В знак протеста Пильняк заявляет о своём выходе из Союза писателей (он был председателем Всероссийского союза писателей).

Вместе с тем писатель не был столь уж неуязвим для критических стрел, особенно в сгущающейся, всё более напряжённой и угрожающей политической атмосферу (первые политические процессы) конца 20-х — начала 30-х годов. Он пытается “исправиться”, воспевает пятилетку (роман «Волга впадает в Каспийское море», 1930), в нужном духе перерабатывает свою книгу «Камни и корни» (1927), написанную на основе впечатлений от поездки в Китай. Несмотря на то что его произведения встречают всё большие трудности на пути к публикации, Пильняк продолжал напряжённо трудиться над новыми вещами (книги «О’кэй», «Рождение человека» и другие).

Над романом «Соляной амбар» (опубликован только в 1990 году) Пильняк работал как раз накануне своего ареста и, предчувствуя это, прятал написанные страницы, считая произведение своим художественным завещанием. Здесь он обращался к детству и юности, заново пытался осмыслить революционные события и всё, что произошло со страной за эти годы. В октябре 1937 года он был арестован и в апреле 1938 года расстрелян.

У Замятина и Пильняка как у художников много общего. Оба были экспериментаторами, мастерами литературной техники, наследующими не только традиционному реализму, но и активно использующими опыт модернизма.
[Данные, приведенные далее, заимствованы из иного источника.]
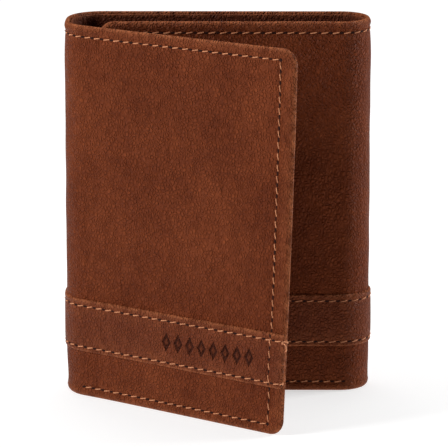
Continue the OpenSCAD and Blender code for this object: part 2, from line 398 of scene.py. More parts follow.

Оба приветствовали революцию и оба прозревали в ней и в послереволюционной действительности то, что очень тревожило их и что они, каждый самобытно ярко, сумели выразить в своих сочинениях. Оба проявляли независимость в своих взглядах и художественных поисках, становясь всё более неудобными для власти, стремящейся подравнять литературу (и не только её) под один идеологический ранжир, вытравить из неё всё живое, художественно неординарное и социально острое. И оба этих чрезвычайно значимых для отечественной словесности ХХ века имени надолго были изъяты из обращения, только в последние два десятилетия по-настоящему вернувшись к российскому читателю, придя в школу.